Return a JSON object matching the DeepResearchReport schema.
"""


async def run_research_async(question: str, max_stories_to_summarize: int = 8) -> DeepResearchReport:
    """Run deep research on a Hacker News topic."""
    mcp_url = os.getenv("HN_MCP_URL", "http://localhost:8080/mcp")

    # Create MCP connection
    mcp_server = MCPServerStreamableHTTP(url=mcp_url)

    # Create agent with structured output
    agent = Agent(
        "openai:gpt-5",
        system_prompt=SYSTEM_PROMPT,
        toolsets=[mcp_server],
        output_type=DeepResearchReport,
        output_retries=2
    )

    # Build user prompt
    user_prompt = f"""Research question: {question}

Please investigate this topic across Hacker News stories and discussions.
Budget: max 5 searches, summarize up to {max_stories_to_summarize} stories.
Focus on finding diverse perspectives and recurring themes."""
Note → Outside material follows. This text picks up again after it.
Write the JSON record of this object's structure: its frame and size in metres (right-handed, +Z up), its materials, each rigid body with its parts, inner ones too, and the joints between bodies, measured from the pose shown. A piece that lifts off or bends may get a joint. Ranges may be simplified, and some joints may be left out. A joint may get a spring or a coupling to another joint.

    result = await agent.run(user_prompt)
    return result.output

The MCP server that exposes the tools is simple:

from fenic.api.mcp.server import create_mcp_server, run_mcp_server_sync
from hn_agent.session import get_session
from hn_agent.tools.tools import register_tools


def start_server(port: int = 8080) -> None:
    """Start the HTTP MCP server."""
    session = get_session()

    # Register tools first with the same session
    register_tools(session=session)

    # Get all tools from catalog
    catalog = session.catalog
    tools = catalog.list_tools()

    # Create the MCP server with tools
    server = create_mcp_server(
        session=session,
        server_name="hn_agent",
        tools=tools
    )

    # Run the server with HTTP transport
    print(f"Starting MCP server on http://localhost:{port}")
    run_mcp_server_sync(
        server=server,
        transport="http",
        port=port
    )

To run everything:

# Terminal 1: Start MCP server
uv run python -m hn_agent.mcp.server

# Terminal 2: Run research queries
OPENAI_API_KEY=$OPENAI_API_KEY uv run python -m hn_agent.cli "What are concerns about AI safety?"

# With options
OPENAI_API_KEY=$OPENAI_API_KEY uv run python -m hn_agent.cli --max-stories 10 "Latest LLM developments"

# Output as JSON
OPENAI_API_KEY=$OPENAI_API_KEY uv run python -m hn_agent.cli --json "Rust vs Go discussions"

The pattern is the same:

Dataframe slice → semantic transforms → agent consumes the results.

8. Where to go next

Everything here is just one concrete instantiation of a more general pattern:

Swap in your own datasets
- Company forum threads
- Support tickets
- Slack exports
- Internal RFCs / design docs
Reuse the same fenic primitives
- Filter/slice on metadata (teams, product areas, time windows).
- Use semantic.map with Pydantic models for structured extraction.
- Use semantic.extract for pulling typed data from text.
- Use fc.tool_param to create parameterized MCP tools.
Combine with other fenic examples
- Use the semantic join examples to correlate HN threads with logs, incidents, or docs.
- Use the clustering capabilities to group similar discussions together.
- Use the Hugging Face Datasets integration to hydrate other versioned datasets into DataFrames with one line.